Task brief >>
Only the lines from the one containing "foot_nuts();" down to the one containing "scene = bpy.context.scene" should be printed, exactly as they stand, ends included.

>> begin Listed entries

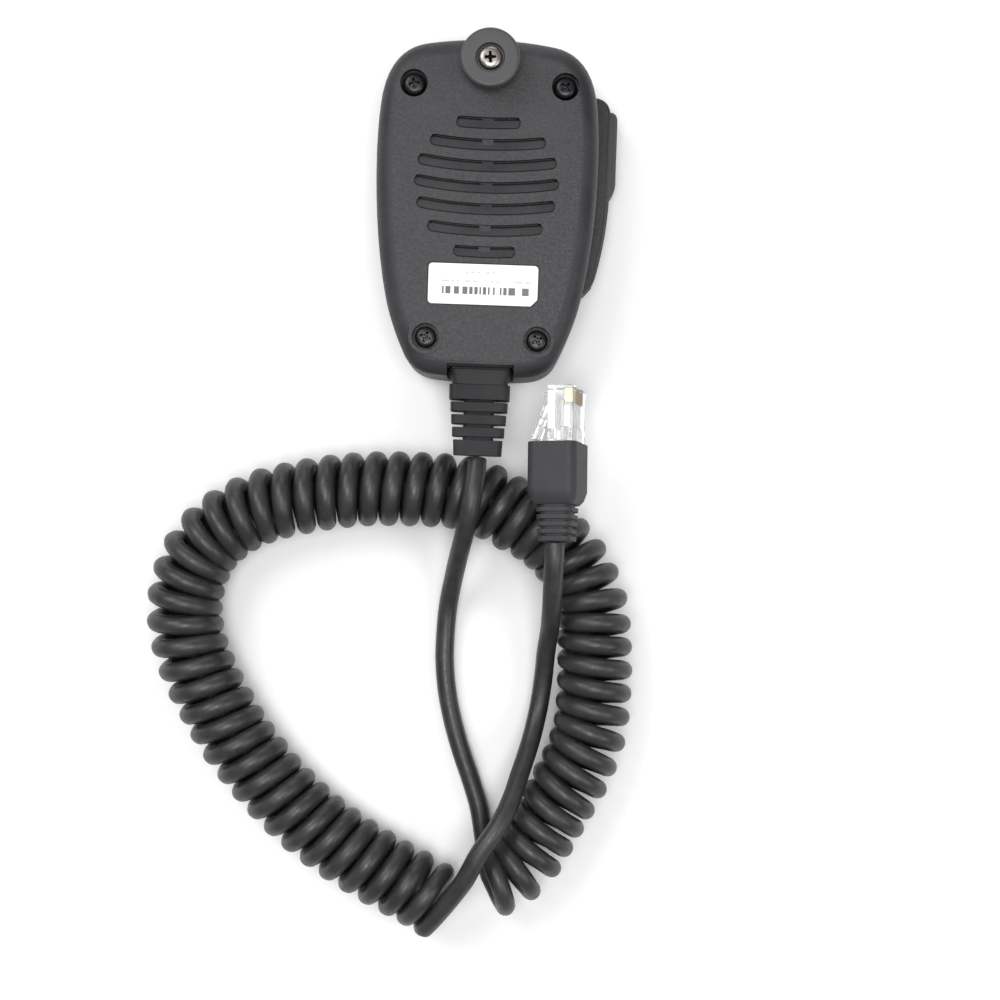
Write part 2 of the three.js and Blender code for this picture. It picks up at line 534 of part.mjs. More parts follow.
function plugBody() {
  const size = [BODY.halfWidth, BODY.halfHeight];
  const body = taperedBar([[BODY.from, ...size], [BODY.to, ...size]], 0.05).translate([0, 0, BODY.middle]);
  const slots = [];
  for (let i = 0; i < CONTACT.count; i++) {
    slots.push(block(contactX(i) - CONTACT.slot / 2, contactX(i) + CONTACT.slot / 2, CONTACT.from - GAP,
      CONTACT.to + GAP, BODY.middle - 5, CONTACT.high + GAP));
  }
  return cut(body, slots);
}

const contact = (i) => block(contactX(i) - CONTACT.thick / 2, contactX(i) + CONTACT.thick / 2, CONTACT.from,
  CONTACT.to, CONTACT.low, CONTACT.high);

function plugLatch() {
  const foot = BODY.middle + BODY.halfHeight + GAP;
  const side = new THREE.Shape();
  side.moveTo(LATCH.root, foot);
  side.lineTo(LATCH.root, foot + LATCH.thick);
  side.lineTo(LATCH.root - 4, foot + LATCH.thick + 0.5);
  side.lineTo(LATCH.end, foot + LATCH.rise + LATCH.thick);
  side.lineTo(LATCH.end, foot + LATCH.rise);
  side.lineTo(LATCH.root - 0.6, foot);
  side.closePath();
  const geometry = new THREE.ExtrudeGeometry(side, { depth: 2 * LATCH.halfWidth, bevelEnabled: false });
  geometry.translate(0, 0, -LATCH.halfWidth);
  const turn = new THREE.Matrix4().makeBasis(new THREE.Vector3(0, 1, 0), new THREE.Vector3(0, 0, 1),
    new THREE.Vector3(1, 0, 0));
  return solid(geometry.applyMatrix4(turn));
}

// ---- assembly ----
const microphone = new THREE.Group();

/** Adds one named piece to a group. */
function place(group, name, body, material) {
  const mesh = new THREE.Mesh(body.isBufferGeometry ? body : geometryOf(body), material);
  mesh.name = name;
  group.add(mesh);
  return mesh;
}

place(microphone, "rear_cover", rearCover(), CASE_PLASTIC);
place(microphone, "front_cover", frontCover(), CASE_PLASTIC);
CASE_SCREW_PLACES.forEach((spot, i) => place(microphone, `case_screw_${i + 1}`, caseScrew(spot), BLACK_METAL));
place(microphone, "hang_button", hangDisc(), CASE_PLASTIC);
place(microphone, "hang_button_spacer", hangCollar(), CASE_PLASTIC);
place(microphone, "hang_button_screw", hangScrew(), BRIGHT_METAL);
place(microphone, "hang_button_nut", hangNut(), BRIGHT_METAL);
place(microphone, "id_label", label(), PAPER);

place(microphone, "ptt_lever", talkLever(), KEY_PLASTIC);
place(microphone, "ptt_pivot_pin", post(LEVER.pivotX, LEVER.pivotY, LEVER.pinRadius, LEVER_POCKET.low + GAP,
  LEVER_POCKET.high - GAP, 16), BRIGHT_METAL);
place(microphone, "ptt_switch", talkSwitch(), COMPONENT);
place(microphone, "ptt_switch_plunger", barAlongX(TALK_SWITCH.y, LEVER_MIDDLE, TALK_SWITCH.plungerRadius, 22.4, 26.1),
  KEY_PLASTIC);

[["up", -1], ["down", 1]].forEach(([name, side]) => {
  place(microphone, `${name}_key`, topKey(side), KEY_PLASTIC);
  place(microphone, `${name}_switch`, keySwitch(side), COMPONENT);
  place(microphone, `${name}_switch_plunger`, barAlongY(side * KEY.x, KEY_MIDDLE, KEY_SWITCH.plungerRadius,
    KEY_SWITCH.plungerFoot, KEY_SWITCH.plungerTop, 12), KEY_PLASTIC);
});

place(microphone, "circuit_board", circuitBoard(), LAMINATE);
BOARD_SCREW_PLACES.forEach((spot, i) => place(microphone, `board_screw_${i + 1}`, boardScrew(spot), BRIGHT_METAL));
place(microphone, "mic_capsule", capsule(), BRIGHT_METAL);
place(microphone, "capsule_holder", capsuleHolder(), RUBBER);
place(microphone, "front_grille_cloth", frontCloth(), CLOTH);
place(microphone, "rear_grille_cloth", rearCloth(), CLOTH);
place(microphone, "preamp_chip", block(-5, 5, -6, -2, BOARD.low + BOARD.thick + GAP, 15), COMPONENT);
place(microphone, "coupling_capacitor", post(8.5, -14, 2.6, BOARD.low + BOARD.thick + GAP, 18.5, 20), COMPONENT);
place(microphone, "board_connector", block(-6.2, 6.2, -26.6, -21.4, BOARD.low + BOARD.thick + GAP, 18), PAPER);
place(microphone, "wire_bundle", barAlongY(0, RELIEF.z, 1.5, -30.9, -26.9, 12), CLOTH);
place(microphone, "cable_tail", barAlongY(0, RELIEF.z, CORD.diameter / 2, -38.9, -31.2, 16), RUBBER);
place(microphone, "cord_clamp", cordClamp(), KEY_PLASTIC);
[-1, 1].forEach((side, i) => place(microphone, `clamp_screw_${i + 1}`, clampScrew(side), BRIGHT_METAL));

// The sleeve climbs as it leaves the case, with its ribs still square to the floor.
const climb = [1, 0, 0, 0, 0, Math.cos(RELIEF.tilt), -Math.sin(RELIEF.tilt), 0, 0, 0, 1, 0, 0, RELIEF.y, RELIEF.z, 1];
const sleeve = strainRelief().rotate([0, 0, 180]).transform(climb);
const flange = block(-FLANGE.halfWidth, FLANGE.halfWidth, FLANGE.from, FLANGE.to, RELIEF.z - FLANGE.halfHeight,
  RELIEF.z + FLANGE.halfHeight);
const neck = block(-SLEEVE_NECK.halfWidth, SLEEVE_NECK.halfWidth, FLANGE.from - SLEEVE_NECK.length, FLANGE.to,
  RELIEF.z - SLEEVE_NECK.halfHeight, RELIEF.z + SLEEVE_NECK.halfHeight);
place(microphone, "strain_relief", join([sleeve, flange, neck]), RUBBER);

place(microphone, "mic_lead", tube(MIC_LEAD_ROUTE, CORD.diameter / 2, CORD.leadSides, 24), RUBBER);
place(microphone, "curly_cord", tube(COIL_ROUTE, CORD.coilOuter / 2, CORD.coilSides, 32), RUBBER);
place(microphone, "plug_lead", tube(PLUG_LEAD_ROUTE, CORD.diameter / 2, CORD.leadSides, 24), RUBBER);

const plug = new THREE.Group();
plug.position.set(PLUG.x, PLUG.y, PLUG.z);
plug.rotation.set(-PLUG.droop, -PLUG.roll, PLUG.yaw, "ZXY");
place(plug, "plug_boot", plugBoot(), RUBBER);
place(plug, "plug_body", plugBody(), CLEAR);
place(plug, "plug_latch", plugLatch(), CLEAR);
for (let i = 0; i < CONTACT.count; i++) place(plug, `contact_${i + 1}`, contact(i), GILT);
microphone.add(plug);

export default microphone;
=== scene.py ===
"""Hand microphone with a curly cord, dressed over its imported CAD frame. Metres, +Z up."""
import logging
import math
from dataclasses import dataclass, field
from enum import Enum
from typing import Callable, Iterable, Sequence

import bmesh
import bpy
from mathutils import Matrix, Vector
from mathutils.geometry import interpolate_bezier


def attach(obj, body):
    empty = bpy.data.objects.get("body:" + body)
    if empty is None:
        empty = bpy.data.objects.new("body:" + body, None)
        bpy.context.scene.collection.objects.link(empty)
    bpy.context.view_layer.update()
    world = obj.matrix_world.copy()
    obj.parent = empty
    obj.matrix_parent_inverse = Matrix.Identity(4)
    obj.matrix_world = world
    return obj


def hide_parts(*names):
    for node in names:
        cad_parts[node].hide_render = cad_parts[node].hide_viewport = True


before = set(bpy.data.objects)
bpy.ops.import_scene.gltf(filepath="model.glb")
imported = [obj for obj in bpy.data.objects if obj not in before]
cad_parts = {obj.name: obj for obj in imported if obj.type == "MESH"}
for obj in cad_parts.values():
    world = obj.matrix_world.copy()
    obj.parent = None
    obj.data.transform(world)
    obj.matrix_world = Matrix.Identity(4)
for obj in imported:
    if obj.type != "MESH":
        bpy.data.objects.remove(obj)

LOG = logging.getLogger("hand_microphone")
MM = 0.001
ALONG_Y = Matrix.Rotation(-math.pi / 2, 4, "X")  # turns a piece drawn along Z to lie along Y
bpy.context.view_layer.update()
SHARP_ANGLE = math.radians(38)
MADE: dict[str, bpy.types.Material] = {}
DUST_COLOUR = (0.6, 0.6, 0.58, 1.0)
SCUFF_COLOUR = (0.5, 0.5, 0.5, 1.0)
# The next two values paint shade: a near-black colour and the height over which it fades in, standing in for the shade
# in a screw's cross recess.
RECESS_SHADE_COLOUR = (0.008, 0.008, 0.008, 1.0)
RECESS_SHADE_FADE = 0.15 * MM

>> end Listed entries
>> begin Listed entries

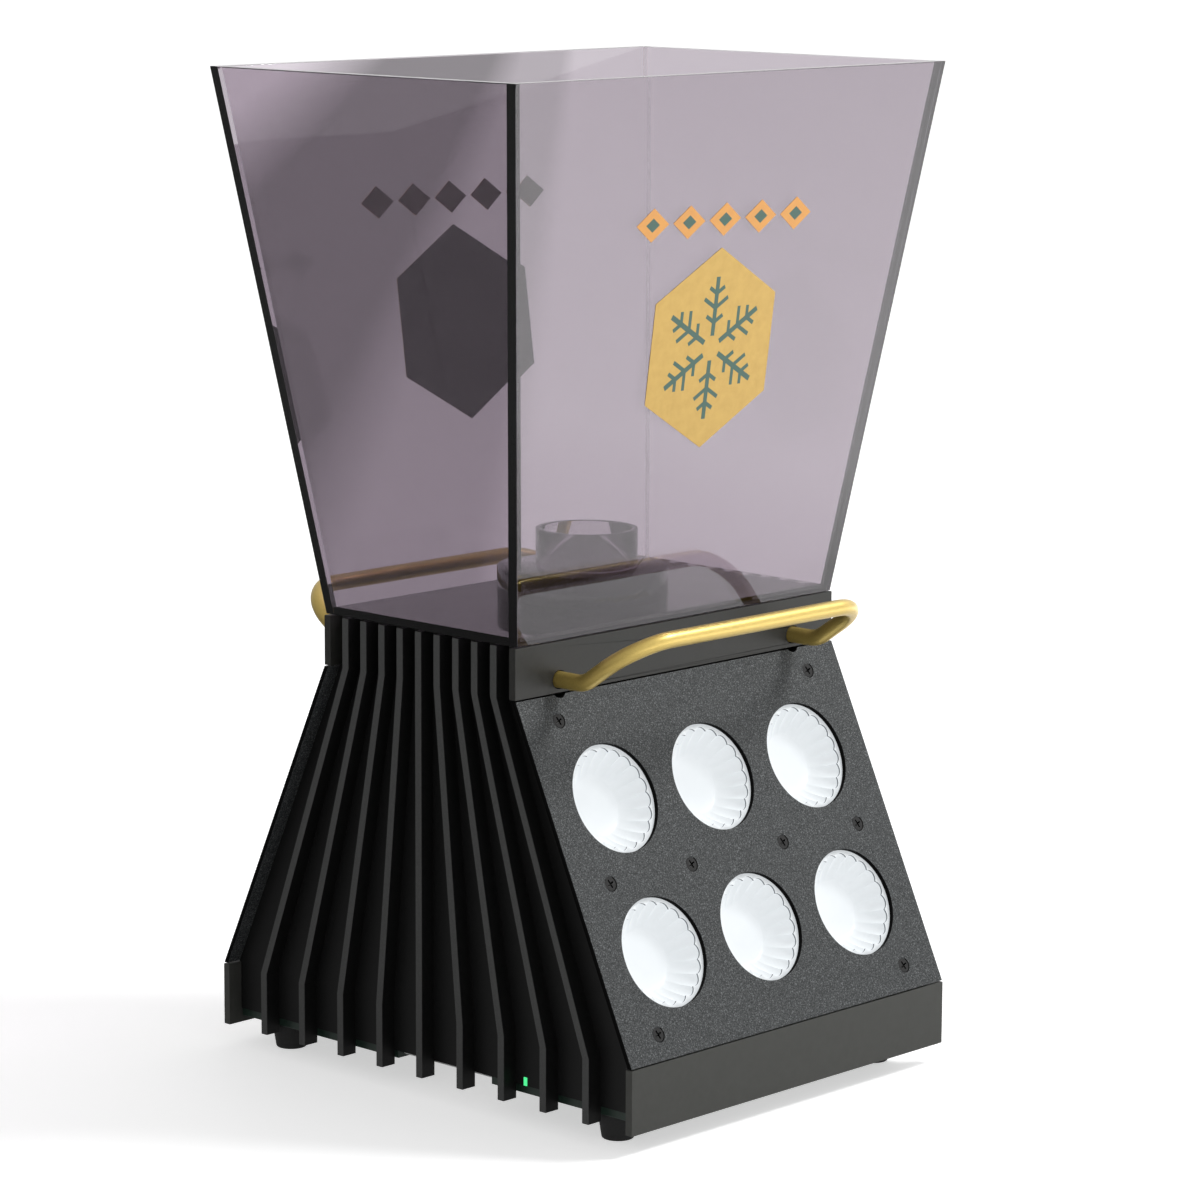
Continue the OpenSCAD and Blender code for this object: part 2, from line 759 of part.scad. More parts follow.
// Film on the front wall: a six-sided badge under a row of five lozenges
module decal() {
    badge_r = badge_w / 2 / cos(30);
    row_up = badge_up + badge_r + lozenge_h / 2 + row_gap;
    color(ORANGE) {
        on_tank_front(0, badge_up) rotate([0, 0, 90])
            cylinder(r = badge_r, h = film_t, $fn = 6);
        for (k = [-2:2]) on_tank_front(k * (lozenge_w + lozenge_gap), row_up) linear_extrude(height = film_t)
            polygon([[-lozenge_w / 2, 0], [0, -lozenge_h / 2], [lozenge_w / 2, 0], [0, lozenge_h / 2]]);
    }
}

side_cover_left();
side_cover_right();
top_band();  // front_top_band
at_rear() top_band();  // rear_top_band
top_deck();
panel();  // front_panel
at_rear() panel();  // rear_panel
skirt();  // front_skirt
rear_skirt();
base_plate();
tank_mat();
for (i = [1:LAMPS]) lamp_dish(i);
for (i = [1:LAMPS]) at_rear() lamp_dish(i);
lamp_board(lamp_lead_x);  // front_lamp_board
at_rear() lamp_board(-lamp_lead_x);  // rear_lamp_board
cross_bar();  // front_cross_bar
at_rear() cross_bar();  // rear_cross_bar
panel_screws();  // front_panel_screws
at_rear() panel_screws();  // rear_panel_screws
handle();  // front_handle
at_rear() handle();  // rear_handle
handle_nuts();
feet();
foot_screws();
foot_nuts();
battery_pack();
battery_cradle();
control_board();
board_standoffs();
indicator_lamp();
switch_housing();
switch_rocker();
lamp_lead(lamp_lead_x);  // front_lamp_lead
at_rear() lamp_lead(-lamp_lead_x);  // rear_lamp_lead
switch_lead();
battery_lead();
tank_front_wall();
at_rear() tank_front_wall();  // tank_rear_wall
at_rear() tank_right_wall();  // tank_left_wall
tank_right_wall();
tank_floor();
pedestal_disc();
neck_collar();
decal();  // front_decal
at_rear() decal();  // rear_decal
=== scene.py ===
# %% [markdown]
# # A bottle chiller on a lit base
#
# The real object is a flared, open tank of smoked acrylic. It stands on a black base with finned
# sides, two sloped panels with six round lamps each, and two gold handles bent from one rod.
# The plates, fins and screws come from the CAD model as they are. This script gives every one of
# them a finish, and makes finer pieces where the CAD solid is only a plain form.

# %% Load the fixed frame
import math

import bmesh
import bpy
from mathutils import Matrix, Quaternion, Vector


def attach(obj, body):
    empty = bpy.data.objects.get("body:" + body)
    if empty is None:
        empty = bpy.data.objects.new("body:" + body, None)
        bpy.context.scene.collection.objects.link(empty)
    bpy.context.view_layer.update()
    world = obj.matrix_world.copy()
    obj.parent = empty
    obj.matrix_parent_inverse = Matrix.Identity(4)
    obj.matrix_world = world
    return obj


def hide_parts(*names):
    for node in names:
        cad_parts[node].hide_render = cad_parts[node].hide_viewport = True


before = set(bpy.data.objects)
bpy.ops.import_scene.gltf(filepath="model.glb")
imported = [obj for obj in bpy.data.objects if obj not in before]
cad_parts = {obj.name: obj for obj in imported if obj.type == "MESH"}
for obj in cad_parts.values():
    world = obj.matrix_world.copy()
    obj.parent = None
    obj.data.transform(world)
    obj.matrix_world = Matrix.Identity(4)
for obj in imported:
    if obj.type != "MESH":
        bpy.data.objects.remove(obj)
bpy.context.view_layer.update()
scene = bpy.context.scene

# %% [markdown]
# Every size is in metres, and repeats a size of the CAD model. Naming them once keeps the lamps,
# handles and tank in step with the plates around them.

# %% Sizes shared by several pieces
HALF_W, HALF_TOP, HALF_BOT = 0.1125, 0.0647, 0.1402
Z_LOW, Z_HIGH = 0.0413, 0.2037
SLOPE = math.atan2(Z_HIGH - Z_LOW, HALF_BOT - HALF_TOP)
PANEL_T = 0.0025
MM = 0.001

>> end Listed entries
>> begin Listed entries

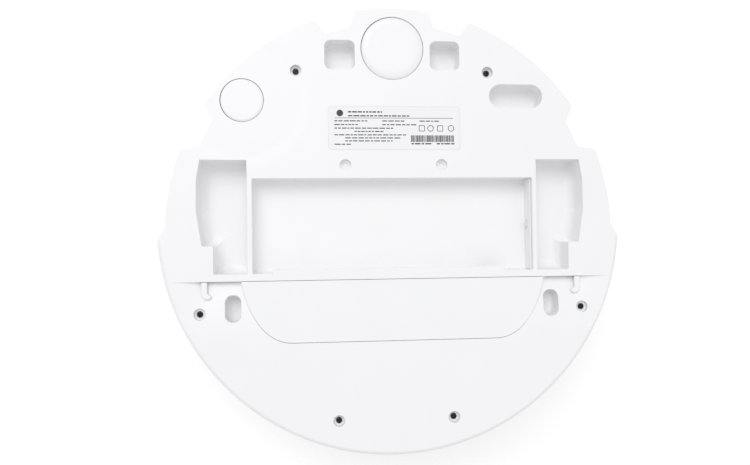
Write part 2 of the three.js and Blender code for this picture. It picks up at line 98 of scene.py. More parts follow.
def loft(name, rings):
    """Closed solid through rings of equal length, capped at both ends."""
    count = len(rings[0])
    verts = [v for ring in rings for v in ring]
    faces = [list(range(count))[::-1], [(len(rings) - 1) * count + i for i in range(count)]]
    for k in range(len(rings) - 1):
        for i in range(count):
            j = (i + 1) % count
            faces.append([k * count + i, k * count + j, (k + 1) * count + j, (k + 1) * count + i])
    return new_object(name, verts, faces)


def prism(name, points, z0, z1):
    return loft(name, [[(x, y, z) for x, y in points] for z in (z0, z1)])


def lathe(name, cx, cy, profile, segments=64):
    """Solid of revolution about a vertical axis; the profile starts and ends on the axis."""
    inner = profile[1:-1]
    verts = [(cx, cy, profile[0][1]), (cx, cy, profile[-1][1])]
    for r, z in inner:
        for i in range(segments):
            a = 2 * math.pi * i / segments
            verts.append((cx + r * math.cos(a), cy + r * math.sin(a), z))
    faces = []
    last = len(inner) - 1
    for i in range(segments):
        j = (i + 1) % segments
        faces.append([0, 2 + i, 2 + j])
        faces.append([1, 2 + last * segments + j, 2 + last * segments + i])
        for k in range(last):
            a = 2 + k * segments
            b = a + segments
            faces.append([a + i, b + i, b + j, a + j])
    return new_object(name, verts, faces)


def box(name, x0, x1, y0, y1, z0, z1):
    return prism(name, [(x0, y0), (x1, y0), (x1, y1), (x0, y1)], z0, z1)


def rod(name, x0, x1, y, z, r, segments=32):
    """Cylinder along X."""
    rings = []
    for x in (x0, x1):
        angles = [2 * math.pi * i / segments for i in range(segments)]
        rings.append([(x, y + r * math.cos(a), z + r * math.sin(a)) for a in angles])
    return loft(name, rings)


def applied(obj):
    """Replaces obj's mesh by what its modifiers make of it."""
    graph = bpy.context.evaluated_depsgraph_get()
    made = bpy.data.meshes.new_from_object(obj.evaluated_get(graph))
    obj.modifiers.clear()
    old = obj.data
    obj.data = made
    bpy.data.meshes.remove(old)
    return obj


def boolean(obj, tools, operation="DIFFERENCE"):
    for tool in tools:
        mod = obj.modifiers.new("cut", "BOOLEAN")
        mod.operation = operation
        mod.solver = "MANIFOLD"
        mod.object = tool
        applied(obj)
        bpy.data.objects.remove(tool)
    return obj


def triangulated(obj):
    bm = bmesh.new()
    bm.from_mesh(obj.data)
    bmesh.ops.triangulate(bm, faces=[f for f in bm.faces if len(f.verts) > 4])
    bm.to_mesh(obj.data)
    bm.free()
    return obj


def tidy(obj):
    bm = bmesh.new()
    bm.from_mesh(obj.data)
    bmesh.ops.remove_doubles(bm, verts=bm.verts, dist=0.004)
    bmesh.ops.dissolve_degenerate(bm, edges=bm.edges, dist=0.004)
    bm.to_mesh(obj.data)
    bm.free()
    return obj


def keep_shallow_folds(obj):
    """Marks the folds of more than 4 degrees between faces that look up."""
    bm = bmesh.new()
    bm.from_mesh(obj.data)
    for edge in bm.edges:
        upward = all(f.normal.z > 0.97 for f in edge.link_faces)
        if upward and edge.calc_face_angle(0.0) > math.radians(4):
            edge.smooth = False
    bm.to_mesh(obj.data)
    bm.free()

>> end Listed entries

Task solution >>
foot_nuts();
battery_pack();
battery_cradle();
control_board();
board_standoffs();
indicator_lamp();
switch_housing();
switch_rocker();
lamp_lead(lamp_lead_x);  // front_lamp_lead
at_rear() lamp_lead(-lamp_lead_x);  // rear_lamp_lead
switch_lead();
battery_lead();
tank_front_wall();
at_rear() tank_front_wall();  // tank_rear_wall
at_rear() tank_right_wall();  // tank_left_wall
tank_right_wall();
tank_floor();
pedestal_disc();
neck_collar();
decal();  // front_decal
at_rear() decal();  // rear_decal
=== scene.py ===
# %% [markdown]
# # A bottle chiller on a lit base
#
# The real object is a flared, open tank of smoked acrylic. It stands on a black base with finned
# sides, two sloped panels with six round lamps each, and two gold handles bent from one rod.
# The plates, fins and screws come from the CAD model as they are. This script gives every one of
# them a finish, and makes finer pieces where the CAD solid is only a plain form.

# %% Load the fixed frame
import math

import bmesh
import bpy
from mathutils import Matrix, Quaternion, Vector


def attach(obj, body):
    empty = bpy.data.objects.get("body:" + body)
    if empty is None:
        empty = bpy.data.objects.new("body:" + body, None)
        bpy.context.scene.collection.objects.link(empty)
    bpy.context.view_layer.update()
    world = obj.matrix_world.copy()
    obj.parent = empty
    obj.matrix_parent_inverse = Matrix.Identity(4)
    obj.matrix_world = world
    return obj


def hide_parts(*names):
    for node in names:
        cad_parts[node].hide_render = cad_parts[node].hide_viewport = True


before = set(bpy.data.objects)
bpy.ops.import_scene.gltf(filepath="model.glb")
imported = [obj for obj in bpy.data.objects if obj not in before]
cad_parts = {obj.name: obj for obj in imported if obj.type == "MESH"}
for obj in cad_parts.values():
    world = obj.matrix_world.copy()
    obj.parent = None
    obj.data.transform(world)
    obj.matrix_world = Matrix.Identity(4)
for obj in imported:
    if obj.type != "MESH":
        bpy.data.objects.remove(obj)
bpy.context.view_layer.update()
scene = bpy.context.scene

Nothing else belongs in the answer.